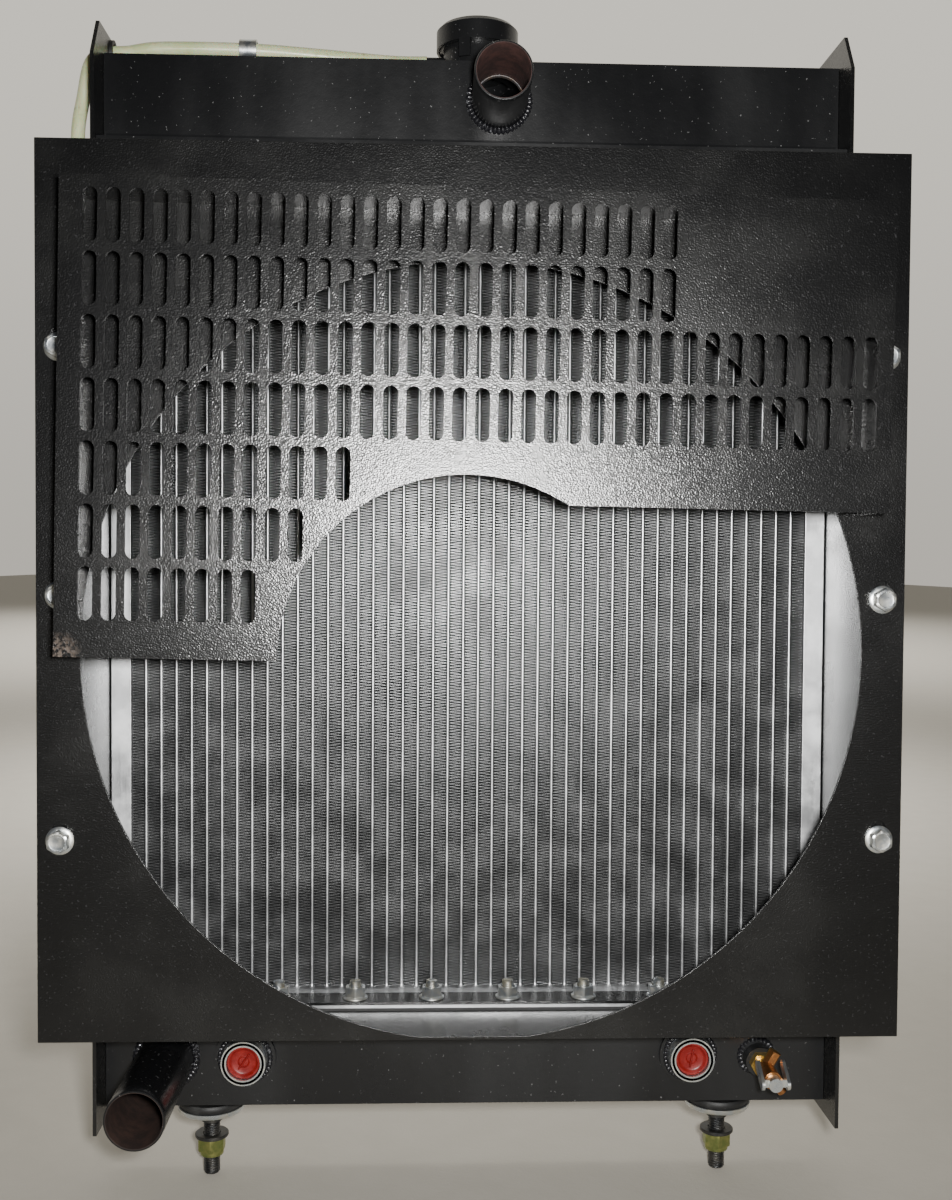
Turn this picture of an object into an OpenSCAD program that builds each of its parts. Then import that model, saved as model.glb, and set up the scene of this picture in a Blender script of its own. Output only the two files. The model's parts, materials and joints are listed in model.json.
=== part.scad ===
// Liquid radiator of an industrial truck with an oil cooler inside its bottom tank.
// X runs across the core, -Y faces the fan, +Z is up. The origin lies midway between the two
// isolator studs, in the plane of the studs' shoulders, which rest on the truck's frame.

/* [Core] */
// Width of the core and of both tanks
core_w = 500; // [400:1:620]
// Height of the core between the two header plates
core_h = 569.7; // [460:0.1:700]
// Depth of the core
core_t = 60; // [48:1:76]
// Distance between neighbouring coolant tubes
tube_pitch = 10.5; // [9:0.1:13]
// Thickness of a flat coolant tube
tube_t = 2; // [1.6:0.1:2.6]
// Wall of a coolant tube
tube_wall = 0.4; // [0.3:0.05:0.5]
// Height of one coarse fold, which stands for many fine ones
fin_fold = 57; // [40:1:80]
// Thickness of one coarse fold, for the weight of the fine ones
fin_t = 4; // [2:0.1:6]
// Least width of a core side channel
core_side_w = 13; // [10:0.5:18]
// Sheet of the core side channels
core_side_t = 2; // [1.5:0.1:3]

/* [Tanks] */
// Depth of the tanks
tank_d = 90; // [84:1:110]
// Sheet of the tanks
tank_wall = 3; // [2:0.1:3.5]
// Height of the top tank above its flange
top_tank_h = 61.4; // [54:0.1:80]
// Height of the bottom tank below its flange
bottom_tank_h = 66.6; // [60:0.1:84]
// How far the flange stands out in front of and behind the tank
flange_reach = 21; // [18:0.5:26]
// Thickness of the flange
flange_t = 6; // [4:0.5:8]
// Thickness of the gasket
gasket_t = 1.8; // [1:0.1:3]
// Thickness of the header plate
header_t = 2; // [1.5:0.1:3]
// Width of the clamping strip
strip_w = 20; // [18:0.5:21]
// Thickness of the clamping strip
strip_t = 2; // [1.5:0.1:4]
// Distance between neighbouring header bolts
header_bolt_pitch = 52.2; // [40:0.1:70]
// Distance from the flange's edge to the header bolts
header_bolt_inset = 10; // [9.5:0.1:11]

/* [Side plates] */
// Sheet of the side plates
side_t = 2.5; // [2:0.1:4]
// Depth of the side plates beside the tanks
side_d = 142; // [136:1:170]
// How far the side plates rise above the top tank
side_rise = 17.3; // [10:0.1:30]
// How far the side plates end below the bottom tank's floor
side_drop = 9.4; // [4:0.1:14]
// Height of the corner cut at the top front of the side plates
corner_h = 26; // [10:1:40]
// Depth of the corner cut at the top front of the side plates
corner_d = 16; // [8:1:30]

/* [Fan plate] */
// Distance from the core's middle to the front of the fan plate
shroud_depth = 115; // [100:1:140]
// Sheet of the fan plate and the finger guard
sheet_t = 2; // [1.5:0.1:2.5]
// How far the fan plate reaches past the side plates
plate_reach = 23.3; // [21:0.1:30]
// Gap between the fan plate's top edge and the top header
plate_top_gap = 7.5; // [7:0.1:20]
// Margin between the fan opening and the core's edge, each side
fan_margin = 1.5; // [1:0.5:20]
// How far the fan opening's circle dips below the bottom wall
fan_dip = 2.5; // [0:0.5:8]
// Height between neighbouring fan plate bolts
plate_bolt_pitch = 155; // [100:1:180]
// Distance from the fan plate's side edge to its bolts
plate_bolt_inset = 14.5; // [11:0.1:15]
// Width of the slots for the fan plate bolts
bolt_slot_w = 9; // [8.6:0.1:10]
// Length of the slots for the fan plate bolts
bolt_slot_l = 16.5; // [12:0.5:24]

/* [Finger guard] */
// How far the guard stands in front of the fan plate
guard_depth = 50; // [25:1:80]
// Gap between the guard's top and the fan plate's top edge
guard_top_gap = 40; // [20:1:80]
// Sideways place of the guard's middle
guard_shift = 1.5; // [-6:0.5:6]
// Clockwise lean of the guard in degrees
guard_turn = 0.92; // [0:0.02:2]
// Radius of the cut-out round the fan's hub
hub_r = 112.5; // [80:0.5:140]
// Height of the guard's right lower edge above the fan's centre
guard_right_low = 93.5; // [60:0.5:110]
// Width of a guard slot
slot_w = 8.8; // [6:0.1:10]
// Length of a guard slot
slot_l = 32; // [20:0.5:35]
// Distance between neighbouring guard slots across
slot_pitch_x = 13.68; // [11:0.01:18]
// Distance between neighbouring rows of guard slots
slot_pitch_z = 37; // [36:0.1:50]
// Distance from the guard's left edge to the first slot's middle
slot_first_x = 18; // [12:0.1:30]
// Distance from the guard's top edge to the first row's middle
slot_first_z = 23; // [20:0.1:40]
// Least metal between a slot and any edge of the guard
slot_edge = 2.4; // [2:0.1:8]

/* [Pipes and ports] */
// Outer diameter of the inlet and outlet pipes
pipe_d = 38; // [30:1:42]
// Wall of the inlet and outlet pipes
pipe_wall = 1.8; // [1.2:0.1:3]
// Length of the inlet pipe in front of the tank
inlet_l = 56; // [40:1:90]
// Sideways place of the inlet pipe
inlet_x = 16.5; // [-100:0.5:100]
// Depth of the inlet pipe's axis below the top tank's lid
inlet_below = 26.2; // [24:0.1:32]
// Length of the outlet pipe in front of the tank
outlet_l = 102; // [70:1:140]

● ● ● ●

Extract all lines as given.

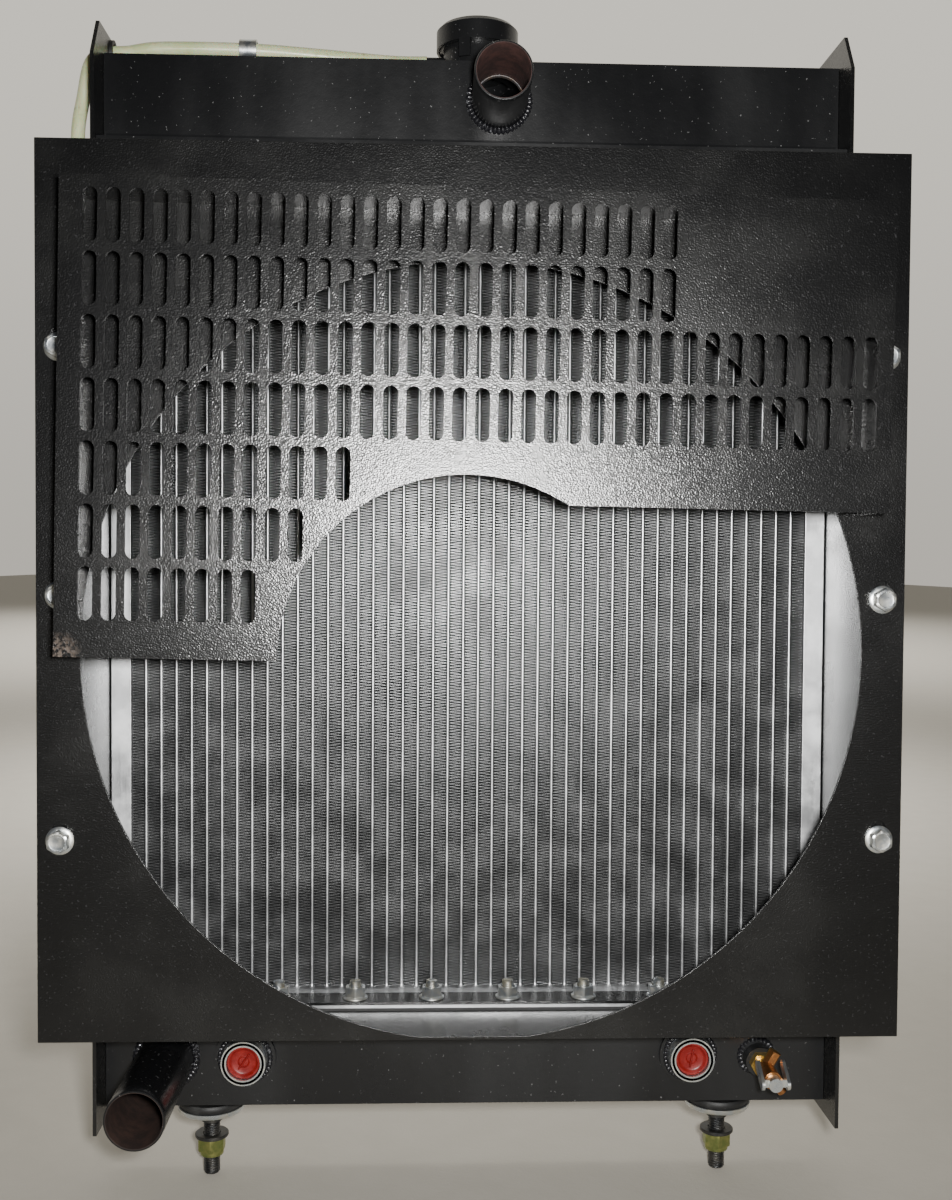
Turn this picture of an object into an OpenSCAD program that builds each of its parts. Then import that model, saved as model.glb, and set up the scene of this picture in a Blender script of its own. Output only the two files. The model's parts, materials and joints are listed in model.json.
=== part.scad ===
// Liquid radiator of an industrial truck with an oil cooler inside its bottom tank.
// X runs across the core, -Y faces the fan, +Z is up. The origin lies midway between the two
// isolator studs, in the plane of the studs' shoulders, which rest on the truck's frame.

/* [Core] */
// Width of the core and of both tanks
core_w = 500; // [400:1:620]
// Height of the core between the two header plates
core_h = 569.7; // [460:0.1:700]
// Depth of the core
core_t = 60; // [48:1:76]
// Distance between neighbouring coolant tubes
tube_pitch = 10.5; // [9:0.1:13]
// Thickness of a flat coolant tube
tube_t = 2; // [1.6:0.1:2.6]
// Wall of a coolant tube
tube_wall = 0.4; // [0.3:0.05:0.5]
// Height of one coarse fold, which stands for many fine ones
fin_fold = 57; // [40:1:80]
// Thickness of one coarse fold, for the weight of the fine ones
fin_t = 4; // [2:0.1:6]
// Least width of a core side channel
core_side_w = 13; // [10:0.5:18]
// Sheet of the core side channels
core_side_t = 2; // [1.5:0.1:3]

/* [Tanks] */
// Depth of the tanks
tank_d = 90; // [84:1:110]
// Sheet of the tanks
tank_wall = 3; // [2:0.1:3.5]
// Height of the top tank above its flange
top_tank_h = 61.4; // [54:0.1:80]
// Height of the bottom tank below its flange
bottom_tank_h = 66.6; // [60:0.1:84]
// How far the flange stands out in front of and behind the tank
flange_reach = 21; // [18:0.5:26]
// Thickness of the flange
flange_t = 6; // [4:0.5:8]
// Thickness of the gasket
gasket_t = 1.8; // [1:0.1:3]
// Thickness of the header plate
header_t = 2; // [1.5:0.1:3]
// Width of the clamping strip
strip_w = 20; // [18:0.5:21]
// Thickness of the clamping strip
strip_t = 2; // [1.5:0.1:4]
// Distance between neighbouring header bolts
header_bolt_pitch = 52.2; // [40:0.1:70]
// Distance from the flange's edge to the header bolts
header_bolt_inset = 10; // [9.5:0.1:11]

/* [Side plates] */
// Sheet of the side plates
side_t = 2.5; // [2:0.1:4]
// Depth of the side plates beside the tanks
side_d = 142; // [136:1:170]
// How far the side plates rise above the top tank
side_rise = 17.3; // [10:0.1:30]
// How far the side plates end below the bottom tank's floor
side_drop = 9.4; // [4:0.1:14]
// Height of the corner cut at the top front of the side plates
corner_h = 26; // [10:1:40]
// Depth of the corner cut at the top front of the side plates
corner_d = 16; // [8:1:30]

/* [Fan plate] */
// Distance from the core's middle to the front of the fan plate
shroud_depth = 115; // [100:1:140]
// Sheet of the fan plate and the finger guard
sheet_t = 2; // [1.5:0.1:2.5]
// How far the fan plate reaches past the side plates
plate_reach = 23.3; // [21:0.1:30]
// Gap between the fan plate's top edge and the top header
plate_top_gap = 7.5; // [7:0.1:20]
// Margin between the fan opening and the core's edge, each side
fan_margin = 1.5; // [1:0.5:20]
// How far the fan opening's circle dips below the bottom wall
fan_dip = 2.5; // [0:0.5:8]
// Height between neighbouring fan plate bolts
plate_bolt_pitch = 155; // [100:1:180]
// Distance from the fan plate's side edge to its bolts
plate_bolt_inset = 14.5; // [11:0.1:15]
// Width of the slots for the fan plate bolts
bolt_slot_w = 9; // [8.6:0.1:10]
// Length of the slots for the fan plate bolts
bolt_slot_l = 16.5; // [12:0.5:24]

/* [Finger guard] */
// How far the guard stands in front of the fan plate
guard_depth = 50; // [25:1:80]
// Gap between the guard's top and the fan plate's top edge
guard_top_gap = 40; // [20:1:80]
// Sideways place of the guard's middle
guard_shift = 1.5; // [-6:0.5:6]
// Clockwise lean of the guard in degrees
guard_turn = 0.92; // [0:0.02:2]
// Radius of the cut-out round the fan's hub
hub_r = 112.5; // [80:0.5:140]
// Height of the guard's right lower edge above the fan's centre
guard_right_low = 93.5; // [60:0.5:110]
// Width of a guard slot
slot_w = 8.8; // [6:0.1:10]
// Length of a guard slot
slot_l = 32; // [20:0.5:35]
// Distance between neighbouring guard slots across
slot_pitch_x = 13.68; // [11:0.01:18]
// Distance between neighbouring rows of guard slots
slot_pitch_z = 37; // [36:0.1:50]
// Distance from the guard's left edge to the first slot's middle
slot_first_x = 18; // [12:0.1:30]
// Distance from the guard's top edge to the first row's middle
slot_first_z = 23; // [20:0.1:40]
// Least metal between a slot and any edge of the guard
slot_edge = 2.4; // [2:0.1:8]

/* [Pipes and ports] */
// Outer diameter of the inlet and outlet pipes
pipe_d = 38; // [30:1:42]
// Wall of the inlet and outlet pipes
pipe_wall = 1.8; // [1.2:0.1:3]
// Length of the inlet pipe in front of the tank
inlet_l = 56; // [40:1:90]
// Sideways place of the inlet pipe
inlet_x = 16.5; // [-100:0.5:100]
// Depth of the inlet pipe's axis below the top tank's lid
inlet_below = 26.2; // [24:0.1:32]
// Length of the outlet pipe in front of the tank
outlet_l = 102; // [70:1:140]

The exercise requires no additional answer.